Pour Cahoon, ça avait été Philadelphie. Deux années difficiles à faire du porte-à-porte et à se faire répondre «pas intéressé et fichez nous la paix».

Un vrai guerrier

Faut dire que la vie de missionnaire forge des caractères trempés. Parce que cet homme affable, doux et délicat aura été le guerrier le plus solide des 10 dernières années des Alouettes. Jamais blessé, jamais plaignard et toujours le nez dans le trafic. Un grand joueur.

Mes souvenirs remontent loin avec les Alouettes. La grande équipe de Sam Etcheverry pouvait compter sur deux grands receveurs. Hal Patterson pour les longues passes et Red O'Quinn pour les passes crochets dans le numéro.

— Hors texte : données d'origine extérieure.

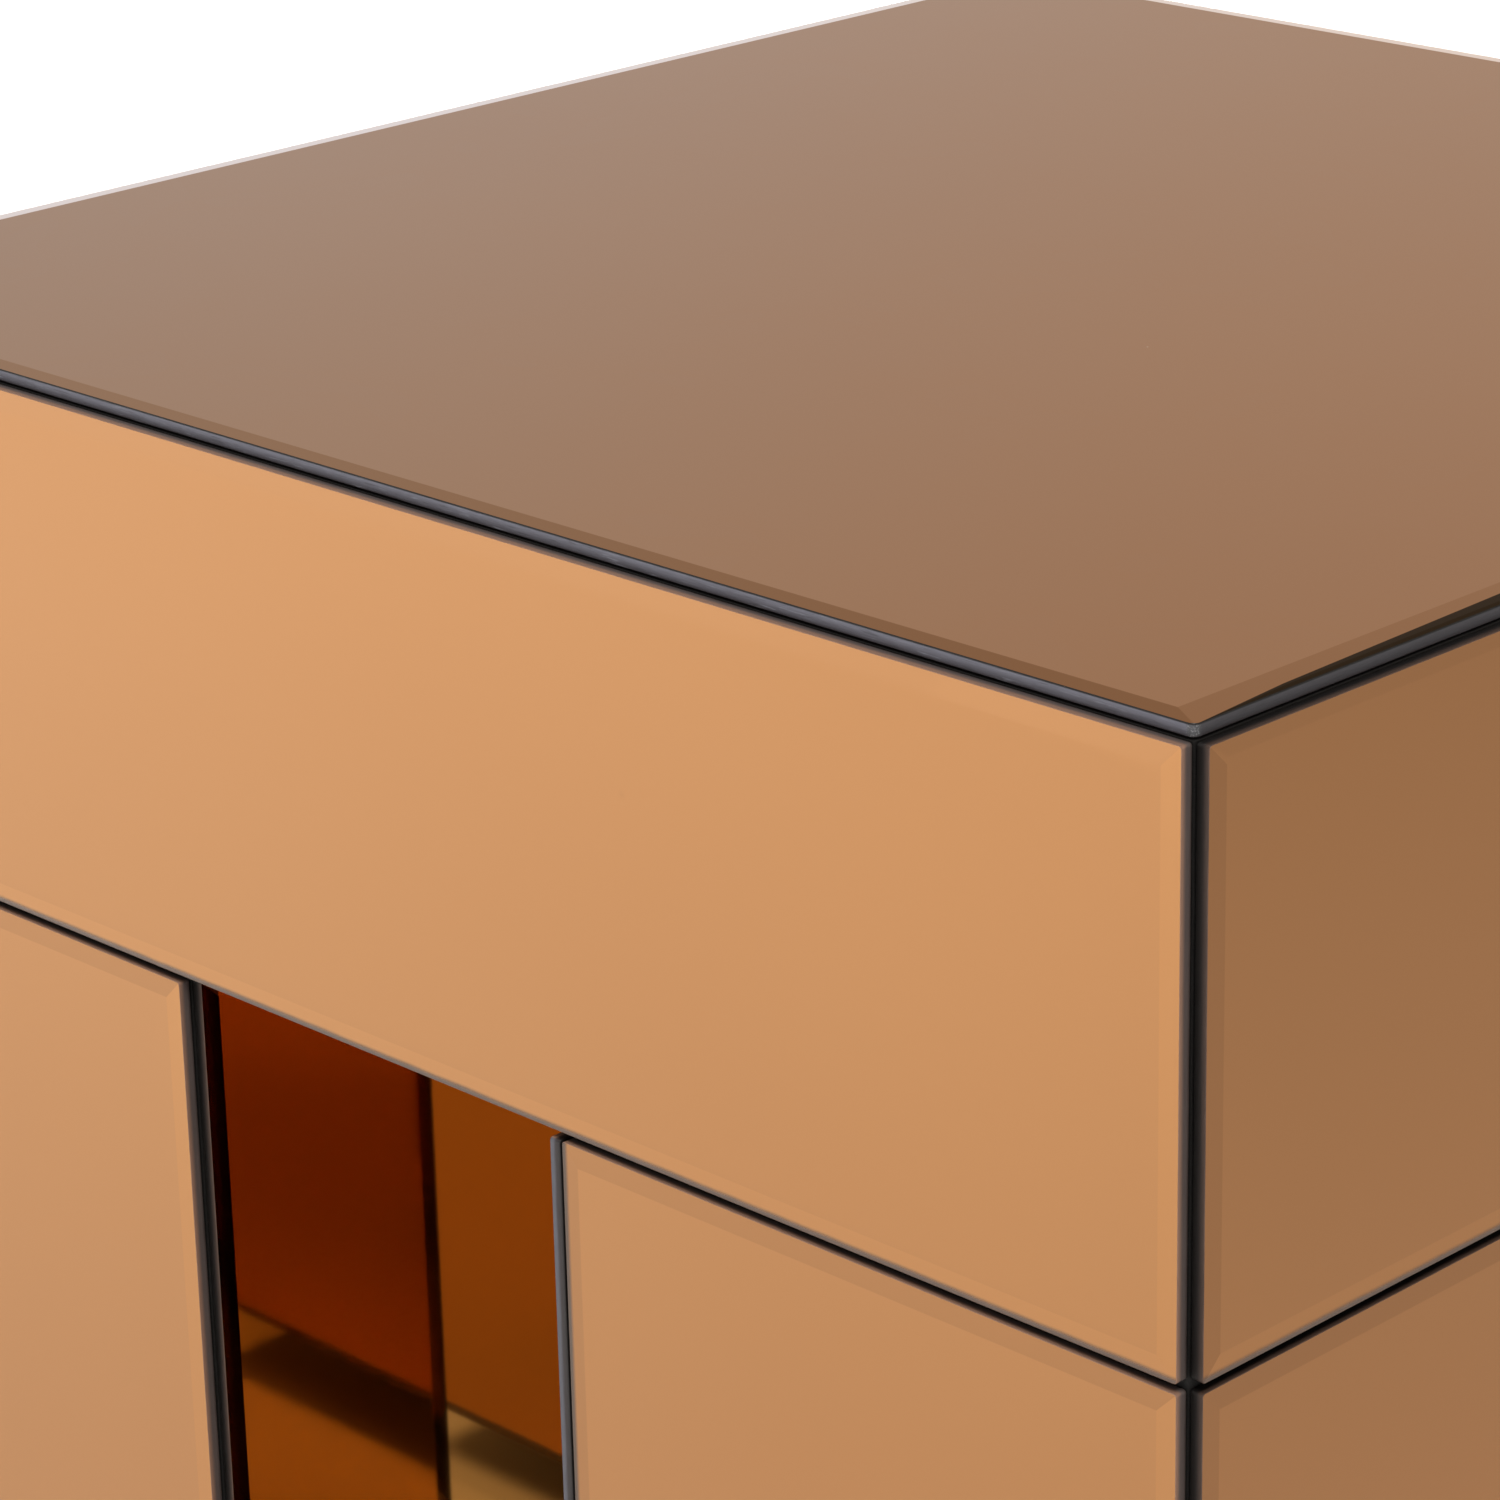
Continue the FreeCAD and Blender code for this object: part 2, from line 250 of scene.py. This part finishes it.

Plus tard, Terry Evanshen, le no 25, fut un extraordinaire joueur tant avec les Stampeders de Calgary que les Alouettes. Plus tard, un camion enfonça sa voiture et quand il sortit du coma, deux semaines après l'accident, il ne savait plus qui il était, quel était son nom, il ne reconnaissait plus ses parents ni sa femme et les membres de la famille et il avait un trou noir à la place de 40 ans de souvenirs. Il avait tout oublié.

Evanshen a fini par se reconstruire une personnalité et est devenu un conférencier recherché.

L'autre grand ailier qui me rappelle Cahoon chez les Alouettes est évidemment Jock Climie. Lui aussi était un gentleman. Mais il était avocat, ce qui est un lourd handicap pour un homme honnête.

Cahoon a pris sa retraite. D'autres auront la chance de profiter des heures libérées de sa vie. Ces personnes sont privilégiées.

Cahoon a pris sa retraite et Jacques Moreau, l'annonceur maison aux matchs des Alouettes, perd une occasion en or de faire rouler sa belle voix...

Attrapé Ben Cahooooooon!

On va s'ennuyer.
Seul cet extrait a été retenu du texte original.